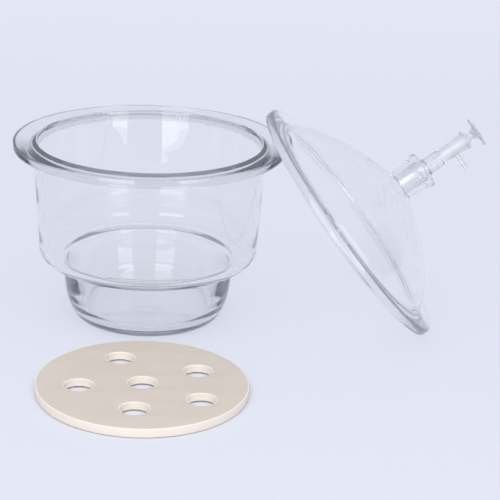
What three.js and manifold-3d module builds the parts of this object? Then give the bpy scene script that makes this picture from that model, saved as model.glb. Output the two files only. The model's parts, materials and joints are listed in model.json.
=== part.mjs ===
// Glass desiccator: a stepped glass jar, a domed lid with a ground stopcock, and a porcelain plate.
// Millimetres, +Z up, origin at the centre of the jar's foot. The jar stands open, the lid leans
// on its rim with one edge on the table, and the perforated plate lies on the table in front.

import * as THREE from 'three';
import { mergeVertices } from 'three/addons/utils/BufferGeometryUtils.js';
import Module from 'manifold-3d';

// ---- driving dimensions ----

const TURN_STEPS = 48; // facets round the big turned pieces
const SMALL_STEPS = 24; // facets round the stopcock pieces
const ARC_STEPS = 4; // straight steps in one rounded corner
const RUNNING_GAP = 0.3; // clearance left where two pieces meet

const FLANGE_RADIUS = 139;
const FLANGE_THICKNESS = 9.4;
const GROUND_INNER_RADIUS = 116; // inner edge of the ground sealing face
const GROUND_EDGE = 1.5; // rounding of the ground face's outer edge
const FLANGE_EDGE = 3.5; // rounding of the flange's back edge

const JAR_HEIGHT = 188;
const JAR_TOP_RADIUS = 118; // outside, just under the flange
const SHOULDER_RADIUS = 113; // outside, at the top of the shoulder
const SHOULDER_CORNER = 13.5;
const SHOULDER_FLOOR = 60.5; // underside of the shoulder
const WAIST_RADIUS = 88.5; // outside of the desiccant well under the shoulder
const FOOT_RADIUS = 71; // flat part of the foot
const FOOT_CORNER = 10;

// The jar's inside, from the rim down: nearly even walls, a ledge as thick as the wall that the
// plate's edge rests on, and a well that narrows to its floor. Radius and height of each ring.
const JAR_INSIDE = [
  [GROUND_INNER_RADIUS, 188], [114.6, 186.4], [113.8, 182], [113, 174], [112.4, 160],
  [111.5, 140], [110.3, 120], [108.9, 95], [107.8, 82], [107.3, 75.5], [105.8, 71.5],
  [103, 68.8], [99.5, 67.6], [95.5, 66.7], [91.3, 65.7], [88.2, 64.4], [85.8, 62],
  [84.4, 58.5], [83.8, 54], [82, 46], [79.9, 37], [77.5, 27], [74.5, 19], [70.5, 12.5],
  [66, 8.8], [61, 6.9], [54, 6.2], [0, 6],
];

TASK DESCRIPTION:
What is the number of lines in the data that hold the word "manifold"? Reply with that number and nothing else.

WRITTEN ANSWER:
2